No tiene sentido llorar sobre la leche derramada. Ni decir que lo advertí. Ni salir a la caza de culpables. La energía es un bien escaso. Mejor ocuparla en aprender y corregir.
La soberbia de creer que tenemos todo bajo control nos juega malas pasadas. No se puede predecir la duración y evolución de este tipo de desborde. Y la pretensión de darlos por clausurados, lo hemos visto, es altamente contraproducente.
Desde luego no se puede esperar la solución definitiva. Podría ser demasiado tarde. Pero en lugar de anunciar remedios espectaculares que luego se diluyen o tardan en llegar, es preferible ponerse objetivos modestos y progresivos. La población está dispuesta a tolerar ciertas dosis de desorden, confusión, improvisación y error, siempre y cuando los líderes no se escondan tras una falsa careta de seguridad. Basta ver el ejemplo de Angela Merkel. Compartir la perplejidad, la duda y la incerteza es la forma adulta de generar autoridad.
La población tiene que readaptar conductas y mantenerlas en el tiempo. La distancia social, por ejemplo. Ella es muy difícil en condiciones de hacinamiento y pobreza, y en una sociedad donde los contagios aumentan el día de la madre. Cumplir la norma requiere hacer confianza en quienes nos dirigen. Y aquí tenemos un problema.

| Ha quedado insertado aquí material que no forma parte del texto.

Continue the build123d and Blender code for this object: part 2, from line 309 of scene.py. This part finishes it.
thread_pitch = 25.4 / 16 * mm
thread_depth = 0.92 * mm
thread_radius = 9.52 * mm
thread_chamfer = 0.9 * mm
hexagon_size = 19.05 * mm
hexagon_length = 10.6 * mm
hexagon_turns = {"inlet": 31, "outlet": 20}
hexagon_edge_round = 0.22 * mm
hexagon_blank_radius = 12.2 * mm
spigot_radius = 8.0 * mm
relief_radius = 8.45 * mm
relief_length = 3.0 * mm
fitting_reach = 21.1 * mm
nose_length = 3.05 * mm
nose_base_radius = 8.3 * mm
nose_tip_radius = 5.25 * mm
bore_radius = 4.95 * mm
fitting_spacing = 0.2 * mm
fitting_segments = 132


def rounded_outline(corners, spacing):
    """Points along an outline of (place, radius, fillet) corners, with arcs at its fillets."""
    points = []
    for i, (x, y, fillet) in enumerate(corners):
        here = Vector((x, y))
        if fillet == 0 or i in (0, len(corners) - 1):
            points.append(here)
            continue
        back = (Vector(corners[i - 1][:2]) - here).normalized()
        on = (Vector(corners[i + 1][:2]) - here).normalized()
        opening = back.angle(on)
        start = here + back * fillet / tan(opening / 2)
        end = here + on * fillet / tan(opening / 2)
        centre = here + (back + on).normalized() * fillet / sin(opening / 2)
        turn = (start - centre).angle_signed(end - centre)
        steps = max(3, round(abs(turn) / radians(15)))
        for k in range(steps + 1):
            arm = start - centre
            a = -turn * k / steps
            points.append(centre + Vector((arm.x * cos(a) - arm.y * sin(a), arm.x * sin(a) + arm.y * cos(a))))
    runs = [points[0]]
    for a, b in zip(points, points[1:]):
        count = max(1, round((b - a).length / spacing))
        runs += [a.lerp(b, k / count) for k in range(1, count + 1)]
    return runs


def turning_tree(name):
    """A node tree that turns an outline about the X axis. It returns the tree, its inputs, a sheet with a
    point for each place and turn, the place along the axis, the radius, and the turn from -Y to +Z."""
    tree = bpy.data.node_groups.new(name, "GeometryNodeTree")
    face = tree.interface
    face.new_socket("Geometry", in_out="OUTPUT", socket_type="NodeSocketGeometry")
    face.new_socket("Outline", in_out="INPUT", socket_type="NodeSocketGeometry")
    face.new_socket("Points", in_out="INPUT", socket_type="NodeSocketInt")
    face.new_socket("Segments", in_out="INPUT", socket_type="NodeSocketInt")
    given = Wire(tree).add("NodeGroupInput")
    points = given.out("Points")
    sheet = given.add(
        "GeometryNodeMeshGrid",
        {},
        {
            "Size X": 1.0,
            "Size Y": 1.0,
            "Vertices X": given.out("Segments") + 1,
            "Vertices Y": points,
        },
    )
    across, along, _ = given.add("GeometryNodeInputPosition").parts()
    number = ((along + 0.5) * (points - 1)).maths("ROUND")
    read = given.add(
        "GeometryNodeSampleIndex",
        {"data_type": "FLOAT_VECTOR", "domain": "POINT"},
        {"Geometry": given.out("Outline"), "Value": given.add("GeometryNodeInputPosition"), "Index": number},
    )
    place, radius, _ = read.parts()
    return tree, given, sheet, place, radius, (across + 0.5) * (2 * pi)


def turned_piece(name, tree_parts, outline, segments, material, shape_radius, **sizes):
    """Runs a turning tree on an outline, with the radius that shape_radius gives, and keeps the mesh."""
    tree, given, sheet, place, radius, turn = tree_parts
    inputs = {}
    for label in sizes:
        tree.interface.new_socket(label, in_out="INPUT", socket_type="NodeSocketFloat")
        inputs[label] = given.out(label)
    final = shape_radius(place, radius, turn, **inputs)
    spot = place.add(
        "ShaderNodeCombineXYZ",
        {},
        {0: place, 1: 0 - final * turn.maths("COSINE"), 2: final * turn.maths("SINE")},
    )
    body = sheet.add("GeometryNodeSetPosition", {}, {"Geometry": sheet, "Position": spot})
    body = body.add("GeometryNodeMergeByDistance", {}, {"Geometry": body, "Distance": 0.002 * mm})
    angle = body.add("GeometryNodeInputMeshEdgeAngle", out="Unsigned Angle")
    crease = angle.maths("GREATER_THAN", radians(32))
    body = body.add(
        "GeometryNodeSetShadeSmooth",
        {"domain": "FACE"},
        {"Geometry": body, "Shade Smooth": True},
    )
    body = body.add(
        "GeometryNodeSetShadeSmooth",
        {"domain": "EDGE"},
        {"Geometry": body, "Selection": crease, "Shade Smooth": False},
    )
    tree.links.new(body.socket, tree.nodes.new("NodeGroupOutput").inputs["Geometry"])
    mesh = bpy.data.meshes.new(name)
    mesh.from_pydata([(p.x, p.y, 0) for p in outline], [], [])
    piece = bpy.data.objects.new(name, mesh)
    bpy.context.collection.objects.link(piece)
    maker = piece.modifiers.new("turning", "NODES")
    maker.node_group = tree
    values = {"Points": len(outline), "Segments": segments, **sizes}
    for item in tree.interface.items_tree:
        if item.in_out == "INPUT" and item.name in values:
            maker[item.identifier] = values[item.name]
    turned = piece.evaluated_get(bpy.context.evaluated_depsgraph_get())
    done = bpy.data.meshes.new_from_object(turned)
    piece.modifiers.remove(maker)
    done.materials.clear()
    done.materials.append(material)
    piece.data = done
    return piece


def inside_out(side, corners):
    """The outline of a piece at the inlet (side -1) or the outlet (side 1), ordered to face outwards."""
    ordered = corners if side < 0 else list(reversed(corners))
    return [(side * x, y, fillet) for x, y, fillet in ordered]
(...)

La agudización de la pandemia tiene una raíz política que es ocioso soslayar, como lo reconoció hace unos días el ministro Mañalich. La población no confía en el Estado, lo que se acentuó tras el estallido de octubre. Esto no se remedia con más medidas, por pertinentes que sean.
Desde luego no basta con apelar a la unidad. Menos enrostrarla como un dardo dirigido a los oponentes. La unidad no existe en el vacío. Requiere confianza, y esta hay que crearla. Hacerlo es responsabilidad de los liderazgos políticos.

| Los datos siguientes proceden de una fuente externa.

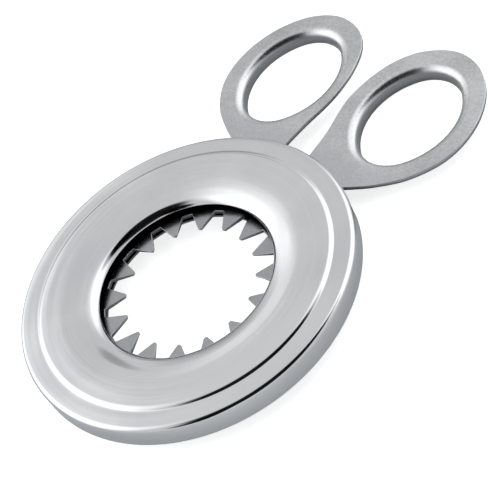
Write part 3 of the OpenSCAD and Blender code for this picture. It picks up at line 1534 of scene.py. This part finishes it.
@dataclass
class Studio:
    """Pale floor, soft lamps, the camera, and a grey room with lighter and darker patches.

    Attributes:
        floor_z: Height of the floor in metres.
        floor_reach: Half the floor's width in metres.
        floor_colour: Colour of the floor.
        floor_white: What the floor adds for the camera alone, so that it shows white.
        camera: The camera.
        lamps: The lamps.
        room: Brightness of the room.
        dark: Dark side, whose level is the share of the room's brightness that it adds.
        glows: The other patches, which the steel mirrors as its bright and dark bands.
    """

    floor_z: float = -0.0021
    floor_reach: float = 4.0
    floor_colour: Colour = (0.68, 0.70, 0.72)
    floor_white: float = 0.80
    camera: PhotoCamera = PhotoCamera()
    lamps: tuple[Softbox, ...] = (
        Softbox("softbox_far_right", 82.0, 36.0, 0.9, (0.40, 0.40), 1.6),
        Softbox("softbox_left", 214.0, 28.0, 0.9, (0.55, 0.50), 1.6),
    )
    room: float = 0.80
    dark: Glow = Glow(340.0, 58.0, 28.0, 40.0, -0.99)
    glows: tuple[Glow, ...] = (
        Glow(82.0, 36.0, 18.0, 43.0, 0.9),
        Glow(214.0, 28.0, 22.0, 47.0, 0.9),
        Glow(145.0, 34.5, 2.0, 5.5, -0.35),
        Glow(164.0, 32.0, 6.0, 9.5, 0.22),
        Glow(300.0, 29.0, 11.0, 20.0, -0.8),
        Glow(40.0, 57.0, 12.0, 20.0, -0.85),
        Glow(150.0, 2.0, 12.0, 24.0, -0.35),
    )

    def paper(self) -> bpy.types.Material:
        """Pale matte material that shows white to the camera and keeps the shadow.

        Returns:
            The material.
        """
        mat = bpy.data.materials.new("pale_floor")
        mat.use_nodes = True
        b = Bench(mat.node_tree)
        mat.node_tree.nodes.clear()
        out = b.add("OutputMaterial")
        matte = b.add("BsdfDiffuse")
        matte.inputs["Color"].default_value = (*self.floor_colour, 1)
        glow = b.add("Emission")
        glow.inputs["Color"].default_value = (1, 1, 1, 1)
        seen = b.add("LightPath").outputs["Is Camera Ray"]
        b.feed(glow.inputs["Strength"], b.math("MULTIPLY", seen, self.floor_white))
        both = b.feed_all(b.add("AddShader"), (matte.outputs[0], glow.outputs[0]))
        b.feed(out.inputs["Surface"], both.outputs[0])
        return mat

    def floor(self) -> bpy.types.Object:
        """Large pale floor.

        Returns:
            The floor.
        """
        bm = bmesh.new()
        bmesh.ops.create_grid(bm, x_segments=1, y_segments=1, size=self.floor_reach)
        bmesh.ops.translate(bm, vec=(0, 0, self.floor_z), verts=bm.verts)
        floor = new_object("studio_floor", bm, smooth=False)
        floor.data.materials.append(self.paper())
        return floor

    def world(self) -> None:
        """Soft grey room with its patches, which the camera itself sees as white."""
        world = bpy.data.worlds.new("studio_room")
        bpy.context.scene.world = world
        world.use_nodes = True
        b = Bench(world.node_tree)
        world.node_tree.nodes.clear()
        out = b.add("OutputWorld")
        back = b.add("Background")
        way = b.vector("NORMALIZE", b.add("TexCoord").outputs["Generated"])
        level = b.math("MULTIPLY", b.math("ADD", 1.0, self.dark.light(b, way)), self.room)
        for glow in self.glows:
            level = b.math("ADD", level, glow.light(b, way))
        seen = b.math("MAXIMUM", level, b.add("LightPath").outputs["Is Camera Ray"])
        b.feed(back.inputs["Strength"], seen)
        back.inputs["Color"].default_value = (1, 1, 1, 1)
        b.feed(out.inputs["Surface"], back.outputs[0])

    def build(self) -> None:
        """Set up the whole studio."""
        scene = bpy.context.scene
        scene.view_settings.view_transform = "Standard"
        self.floor()
        self.world()
        for lamp in self.lamps:
            lamp.place()
        self.camera.place()


# ---------------------------------------------------------------- assembly


@dataclass
class EggTopper:
    """The whole topper.

    Attributes:
        cover: The pressed cover.
        levers: The levers with their undersides' heights; the left one lies on the right one.
        hardware: What lies under the cover.
    """

    cover: CasingCover = field(default_factory=CasingCover)
    levers: tuple[Lever, ...] = (Lever(Side.RIGHT, 0.65), Lever(Side.LEFT, 1.80))
    hardware: Hardware = field(default_factory=Hardware)

    def build(self) -> None:
        """Build and dress every piece."""
        effects = Effects()
        self.cover.build(effects)
        for lever in self.levers:
            lever.build(effects)
        self.hardware.build(effects)


def main() -> None:
    """Build the topper and its studio."""
    logging.basicConfig(level=logging.INFO, format="%(name)s: %(message)s")
    EggTopper().build()
    Studio().build()


if __name__ == "__main__":
    main()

Crear confianza requiere cuidar la comunicación, porque ella fabrica expectativas y precipita fácilmente al desengaño. Cuidar las palabras, porque en tiempos de aislamiento son dardos hirientes. No hacer anuncios hasta no tener resueltos los detalles: en un clima de desconfianza es aquí donde el diablo mete la cola. Soportar la duda, la cavilación, la espera. Concentrarse en el diseño y ejecución de las medidas o programas antes que en ponerles un nombre rimbombante. Evitar las comparaciones y el autobombo, porque son un boomerang. Consultar sin tener de antemano todas las respuestas. Conversar simétricamente, sin ocultar las cartas. Reconocer en los demás el mismo amor por Chile. Admitir la crítica. Que el diálogo no sea un pretexto para la exhibición ni un mecanismo de negociación. En caso de logros, compartir los méritos. Ceder, sobre todo ceder: hacerlo no mina la autoridad, la enaltece.
Como escribe Bruno Latour, quien está en política debe estar dispuesto a devolverse, inclinarse y agacharse cuantas veces sea necesario para alcanzar la unidad. Esto, nada más, es lo que el país les pide en esta hora oscura a sus dirigentes políticos, en especial al jefe de Estado.
Se habla en estos días de un acuerdo nacional. Pero este no puede esperar a la pospandemia. Se requiere ahora para robustecer la legitimidad del Estado. Como dijera Keynes, “a largo plazo todos estaremos muertos”. Las querellas y la dispersión promueven el miedo y el egoísmo, ambos aliados del contagio. Las propuestas del grupo de economistas articulados por el Colegio Médico, así como las nacidas de universidades y entidades de la sociedad civil, ofrecen algo en que creer.